What is being asked: Starting with the line that contains "bottom_shell();" and stopping after the line that contains "if empty is", output every line exactly as it stands.

****

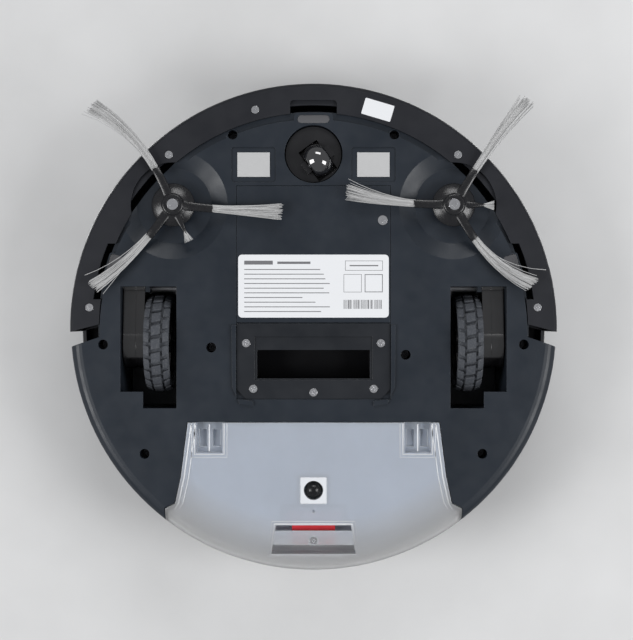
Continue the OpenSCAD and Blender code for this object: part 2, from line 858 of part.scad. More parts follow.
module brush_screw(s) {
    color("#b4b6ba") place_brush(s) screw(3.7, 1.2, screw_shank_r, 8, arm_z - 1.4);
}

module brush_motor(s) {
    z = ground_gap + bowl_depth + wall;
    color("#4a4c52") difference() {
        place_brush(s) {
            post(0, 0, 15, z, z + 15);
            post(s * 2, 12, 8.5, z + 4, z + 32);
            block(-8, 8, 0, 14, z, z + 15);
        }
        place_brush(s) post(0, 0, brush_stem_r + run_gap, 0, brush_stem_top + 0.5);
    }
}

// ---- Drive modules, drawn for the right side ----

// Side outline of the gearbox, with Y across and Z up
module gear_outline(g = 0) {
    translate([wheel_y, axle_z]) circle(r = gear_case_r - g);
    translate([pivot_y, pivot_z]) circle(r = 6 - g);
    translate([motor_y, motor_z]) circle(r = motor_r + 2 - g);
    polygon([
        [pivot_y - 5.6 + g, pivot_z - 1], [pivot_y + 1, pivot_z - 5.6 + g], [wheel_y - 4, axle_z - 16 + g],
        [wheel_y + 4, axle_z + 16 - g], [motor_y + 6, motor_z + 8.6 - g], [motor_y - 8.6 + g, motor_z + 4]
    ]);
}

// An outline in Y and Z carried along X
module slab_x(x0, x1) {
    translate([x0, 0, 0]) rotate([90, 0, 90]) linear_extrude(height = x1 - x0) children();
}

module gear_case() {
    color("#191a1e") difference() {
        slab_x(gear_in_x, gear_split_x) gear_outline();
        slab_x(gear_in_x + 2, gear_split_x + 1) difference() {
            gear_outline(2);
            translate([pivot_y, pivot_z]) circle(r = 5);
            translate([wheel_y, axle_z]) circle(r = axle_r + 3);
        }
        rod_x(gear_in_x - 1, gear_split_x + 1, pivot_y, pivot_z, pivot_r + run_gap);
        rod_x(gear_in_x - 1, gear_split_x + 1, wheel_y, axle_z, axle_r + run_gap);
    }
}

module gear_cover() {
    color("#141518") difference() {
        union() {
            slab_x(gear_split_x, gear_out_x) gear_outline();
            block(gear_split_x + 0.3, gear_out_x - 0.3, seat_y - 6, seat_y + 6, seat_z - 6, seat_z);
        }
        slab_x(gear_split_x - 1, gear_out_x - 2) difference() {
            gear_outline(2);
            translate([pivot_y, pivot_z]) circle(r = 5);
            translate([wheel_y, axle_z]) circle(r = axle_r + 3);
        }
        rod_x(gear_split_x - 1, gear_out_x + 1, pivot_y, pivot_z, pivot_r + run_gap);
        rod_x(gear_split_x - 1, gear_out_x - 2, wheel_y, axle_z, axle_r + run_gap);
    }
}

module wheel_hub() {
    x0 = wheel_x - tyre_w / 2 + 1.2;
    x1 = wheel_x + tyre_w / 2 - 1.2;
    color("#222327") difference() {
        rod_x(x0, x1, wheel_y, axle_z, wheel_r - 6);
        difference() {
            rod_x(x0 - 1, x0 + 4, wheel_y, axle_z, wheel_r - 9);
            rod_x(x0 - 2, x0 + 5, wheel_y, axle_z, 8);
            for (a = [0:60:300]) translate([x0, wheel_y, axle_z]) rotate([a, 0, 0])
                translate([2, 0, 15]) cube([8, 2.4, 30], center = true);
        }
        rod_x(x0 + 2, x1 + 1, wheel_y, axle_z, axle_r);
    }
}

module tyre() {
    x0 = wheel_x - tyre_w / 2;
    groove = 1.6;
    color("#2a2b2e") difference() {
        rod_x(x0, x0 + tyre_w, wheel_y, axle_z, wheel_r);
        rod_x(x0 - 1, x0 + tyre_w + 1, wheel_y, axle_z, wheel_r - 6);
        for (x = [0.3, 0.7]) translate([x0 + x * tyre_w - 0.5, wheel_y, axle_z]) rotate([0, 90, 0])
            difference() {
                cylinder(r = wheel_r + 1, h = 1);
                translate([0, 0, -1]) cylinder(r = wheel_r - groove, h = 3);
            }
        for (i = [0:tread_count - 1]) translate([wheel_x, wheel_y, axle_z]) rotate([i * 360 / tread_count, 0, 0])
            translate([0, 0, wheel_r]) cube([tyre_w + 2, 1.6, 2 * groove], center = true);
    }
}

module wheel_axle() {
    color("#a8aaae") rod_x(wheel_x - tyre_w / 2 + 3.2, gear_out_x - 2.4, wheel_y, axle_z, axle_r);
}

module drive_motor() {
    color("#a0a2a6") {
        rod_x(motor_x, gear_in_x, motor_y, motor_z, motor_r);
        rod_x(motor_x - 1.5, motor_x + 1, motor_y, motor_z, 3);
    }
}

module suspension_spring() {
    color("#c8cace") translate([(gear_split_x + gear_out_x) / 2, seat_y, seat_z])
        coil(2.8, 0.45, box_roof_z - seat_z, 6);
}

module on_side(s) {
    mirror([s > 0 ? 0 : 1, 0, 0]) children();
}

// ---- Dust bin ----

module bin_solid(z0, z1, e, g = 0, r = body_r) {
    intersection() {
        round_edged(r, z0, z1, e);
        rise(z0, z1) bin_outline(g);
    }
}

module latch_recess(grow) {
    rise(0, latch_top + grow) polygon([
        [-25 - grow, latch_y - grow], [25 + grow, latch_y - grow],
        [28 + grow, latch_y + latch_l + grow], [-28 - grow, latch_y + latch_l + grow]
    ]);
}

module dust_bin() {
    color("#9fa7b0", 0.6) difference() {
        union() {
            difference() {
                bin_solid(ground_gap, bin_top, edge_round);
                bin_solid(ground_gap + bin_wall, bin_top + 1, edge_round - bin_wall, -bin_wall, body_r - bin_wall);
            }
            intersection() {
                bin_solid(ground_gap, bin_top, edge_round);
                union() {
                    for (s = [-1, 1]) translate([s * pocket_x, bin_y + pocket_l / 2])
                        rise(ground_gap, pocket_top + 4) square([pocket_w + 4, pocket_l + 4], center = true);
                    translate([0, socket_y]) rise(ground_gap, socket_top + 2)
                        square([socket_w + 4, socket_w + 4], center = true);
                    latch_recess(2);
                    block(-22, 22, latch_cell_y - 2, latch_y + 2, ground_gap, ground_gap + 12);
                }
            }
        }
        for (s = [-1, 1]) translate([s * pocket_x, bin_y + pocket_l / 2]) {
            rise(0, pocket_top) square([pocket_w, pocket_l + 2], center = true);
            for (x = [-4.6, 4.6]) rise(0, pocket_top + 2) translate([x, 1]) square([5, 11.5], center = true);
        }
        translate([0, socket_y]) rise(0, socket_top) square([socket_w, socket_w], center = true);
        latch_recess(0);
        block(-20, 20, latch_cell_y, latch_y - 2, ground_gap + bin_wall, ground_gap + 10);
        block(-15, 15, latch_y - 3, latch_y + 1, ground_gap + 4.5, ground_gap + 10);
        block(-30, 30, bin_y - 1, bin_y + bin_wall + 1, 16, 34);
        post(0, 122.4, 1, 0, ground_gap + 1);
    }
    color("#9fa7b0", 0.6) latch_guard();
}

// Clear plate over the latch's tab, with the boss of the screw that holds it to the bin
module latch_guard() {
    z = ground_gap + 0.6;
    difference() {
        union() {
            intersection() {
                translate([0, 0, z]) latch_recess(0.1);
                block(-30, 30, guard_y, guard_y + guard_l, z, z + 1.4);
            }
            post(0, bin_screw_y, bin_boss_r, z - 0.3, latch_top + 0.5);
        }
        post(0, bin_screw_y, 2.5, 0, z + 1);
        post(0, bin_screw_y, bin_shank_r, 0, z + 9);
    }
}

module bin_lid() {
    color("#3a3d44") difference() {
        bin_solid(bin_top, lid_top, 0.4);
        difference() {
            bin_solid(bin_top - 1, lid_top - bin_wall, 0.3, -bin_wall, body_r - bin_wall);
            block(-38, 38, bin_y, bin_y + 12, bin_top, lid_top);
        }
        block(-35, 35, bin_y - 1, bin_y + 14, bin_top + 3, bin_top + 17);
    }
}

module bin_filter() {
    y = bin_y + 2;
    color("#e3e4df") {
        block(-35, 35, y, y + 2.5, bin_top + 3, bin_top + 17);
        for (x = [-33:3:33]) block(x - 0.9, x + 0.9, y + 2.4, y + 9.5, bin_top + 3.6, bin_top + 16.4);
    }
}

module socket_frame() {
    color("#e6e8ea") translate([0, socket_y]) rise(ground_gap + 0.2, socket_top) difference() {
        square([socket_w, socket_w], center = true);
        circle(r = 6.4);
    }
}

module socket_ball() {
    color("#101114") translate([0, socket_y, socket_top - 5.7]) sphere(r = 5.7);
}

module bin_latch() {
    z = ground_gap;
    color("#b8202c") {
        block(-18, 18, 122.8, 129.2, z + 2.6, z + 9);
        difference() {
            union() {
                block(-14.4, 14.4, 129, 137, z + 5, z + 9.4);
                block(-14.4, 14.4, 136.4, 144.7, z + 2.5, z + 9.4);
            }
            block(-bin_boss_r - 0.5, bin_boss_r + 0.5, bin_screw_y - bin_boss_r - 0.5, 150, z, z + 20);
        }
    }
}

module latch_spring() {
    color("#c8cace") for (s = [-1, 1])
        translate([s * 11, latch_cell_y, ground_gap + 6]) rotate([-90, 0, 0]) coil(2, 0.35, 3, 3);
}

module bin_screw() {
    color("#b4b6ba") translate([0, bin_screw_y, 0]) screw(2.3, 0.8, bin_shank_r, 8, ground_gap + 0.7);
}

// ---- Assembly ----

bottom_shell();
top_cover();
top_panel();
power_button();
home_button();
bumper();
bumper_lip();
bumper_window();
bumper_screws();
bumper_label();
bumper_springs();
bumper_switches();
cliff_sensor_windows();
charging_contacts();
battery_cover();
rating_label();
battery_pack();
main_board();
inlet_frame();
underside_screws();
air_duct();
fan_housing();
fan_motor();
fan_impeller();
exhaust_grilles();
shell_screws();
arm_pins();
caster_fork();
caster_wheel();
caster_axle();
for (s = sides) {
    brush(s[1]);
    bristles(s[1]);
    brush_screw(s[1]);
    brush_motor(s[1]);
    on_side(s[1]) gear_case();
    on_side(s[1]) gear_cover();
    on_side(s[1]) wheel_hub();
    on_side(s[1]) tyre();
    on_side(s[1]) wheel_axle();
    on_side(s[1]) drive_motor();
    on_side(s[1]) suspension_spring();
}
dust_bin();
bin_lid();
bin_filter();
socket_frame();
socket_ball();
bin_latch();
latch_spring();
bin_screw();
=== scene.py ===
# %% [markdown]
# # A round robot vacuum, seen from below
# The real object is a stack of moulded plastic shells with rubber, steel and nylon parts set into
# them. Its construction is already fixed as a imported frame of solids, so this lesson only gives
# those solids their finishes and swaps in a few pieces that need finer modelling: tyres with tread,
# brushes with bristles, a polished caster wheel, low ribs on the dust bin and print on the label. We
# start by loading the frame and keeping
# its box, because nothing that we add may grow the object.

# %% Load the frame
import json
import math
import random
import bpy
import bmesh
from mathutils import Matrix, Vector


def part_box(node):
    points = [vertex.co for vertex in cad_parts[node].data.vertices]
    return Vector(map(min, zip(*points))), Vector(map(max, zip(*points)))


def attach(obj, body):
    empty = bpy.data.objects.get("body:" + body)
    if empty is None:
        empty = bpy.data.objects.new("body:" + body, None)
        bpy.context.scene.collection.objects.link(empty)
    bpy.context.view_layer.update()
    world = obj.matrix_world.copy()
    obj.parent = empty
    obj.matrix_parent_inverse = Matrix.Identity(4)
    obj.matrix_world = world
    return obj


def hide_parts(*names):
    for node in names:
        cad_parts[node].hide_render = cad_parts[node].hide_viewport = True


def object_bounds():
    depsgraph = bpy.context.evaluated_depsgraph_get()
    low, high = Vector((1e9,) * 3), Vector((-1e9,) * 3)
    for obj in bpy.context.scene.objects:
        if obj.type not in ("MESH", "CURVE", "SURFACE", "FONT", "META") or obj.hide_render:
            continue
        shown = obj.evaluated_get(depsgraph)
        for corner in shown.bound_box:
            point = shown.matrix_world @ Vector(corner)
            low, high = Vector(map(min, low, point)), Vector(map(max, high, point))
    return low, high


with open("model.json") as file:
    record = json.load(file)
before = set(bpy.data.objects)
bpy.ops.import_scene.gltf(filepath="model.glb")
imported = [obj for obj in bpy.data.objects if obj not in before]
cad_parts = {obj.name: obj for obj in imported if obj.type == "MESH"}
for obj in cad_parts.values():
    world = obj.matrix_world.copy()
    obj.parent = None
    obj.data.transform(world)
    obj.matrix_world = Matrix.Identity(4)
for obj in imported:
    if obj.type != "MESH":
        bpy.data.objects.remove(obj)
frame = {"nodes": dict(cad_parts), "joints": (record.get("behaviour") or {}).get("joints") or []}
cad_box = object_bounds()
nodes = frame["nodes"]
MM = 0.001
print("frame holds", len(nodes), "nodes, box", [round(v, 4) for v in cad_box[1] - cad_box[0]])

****

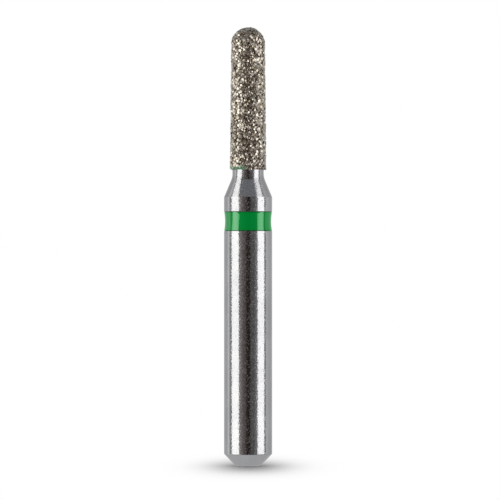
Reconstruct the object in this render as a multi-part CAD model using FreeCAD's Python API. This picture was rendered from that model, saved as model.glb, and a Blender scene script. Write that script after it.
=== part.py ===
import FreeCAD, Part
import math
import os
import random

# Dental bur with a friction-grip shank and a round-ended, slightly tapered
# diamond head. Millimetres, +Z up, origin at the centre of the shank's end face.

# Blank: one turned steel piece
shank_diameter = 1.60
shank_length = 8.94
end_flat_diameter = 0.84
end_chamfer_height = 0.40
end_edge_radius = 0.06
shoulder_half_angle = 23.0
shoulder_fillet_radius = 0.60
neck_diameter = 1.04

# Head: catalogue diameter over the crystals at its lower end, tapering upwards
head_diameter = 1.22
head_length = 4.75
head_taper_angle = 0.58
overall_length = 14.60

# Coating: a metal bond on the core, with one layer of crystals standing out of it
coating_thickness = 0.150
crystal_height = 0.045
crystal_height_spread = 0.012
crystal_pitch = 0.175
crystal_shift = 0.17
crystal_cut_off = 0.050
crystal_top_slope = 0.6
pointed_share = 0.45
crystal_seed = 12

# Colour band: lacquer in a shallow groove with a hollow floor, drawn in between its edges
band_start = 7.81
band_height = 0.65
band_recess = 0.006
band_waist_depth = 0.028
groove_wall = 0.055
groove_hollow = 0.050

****

Solution to this task:
bottom_shell();
top_cover();
top_panel();
power_button();
home_button();
bumper();
bumper_lip();
bumper_window();
bumper_screws();
bumper_label();
bumper_springs();
bumper_switches();
cliff_sensor_windows();
charging_contacts();
battery_cover();
rating_label();
battery_pack();
main_board();
inlet_frame();
underside_screws();
air_duct();
fan_housing();
fan_motor();
fan_impeller();
exhaust_grilles();
shell_screws();
arm_pins();
caster_fork();
caster_wheel();
caster_axle();
for (s = sides) {
    brush(s[1]);
    bristles(s[1]);
    brush_screw(s[1]);
    brush_motor(s[1]);
    on_side(s[1]) gear_case();
    on_side(s[1]) gear_cover();
    on_side(s[1]) wheel_hub();
    on_side(s[1]) tyre();
    on_side(s[1]) wheel_axle();
    on_side(s[1]) drive_motor();
    on_side(s[1]) suspension_spring();
}
dust_bin();
bin_lid();
bin_filter();
socket_frame();
socket_ball();
bin_latch();
latch_spring();
bin_screw();
=== scene.py ===
# %% [markdown]
# # A round robot vacuum, seen from below
# The real object is a stack of moulded plastic shells with rubber, steel and nylon parts set into
# them. Its construction is already fixed as a imported frame of solids, so this lesson only gives
# those solids their finishes and swaps in a few pieces that need finer modelling: tyres with tread,
# brushes with bristles, a polished caster wheel, low ribs on the dust bin and print on the label. We
# start by loading the frame and keeping
# its box, because nothing that we add may grow the object.

# %% Load the frame
import json
import math
import random
import bpy
import bmesh
from mathutils import Matrix, Vector


def part_box(node):
    points = [vertex.co for vertex in cad_parts[node].data.vertices]
    return Vector(map(min, zip(*points))), Vector(map(max, zip(*points)))


def attach(obj, body):
    empty = bpy.data.objects.get("body:" + body)
    if empty is None:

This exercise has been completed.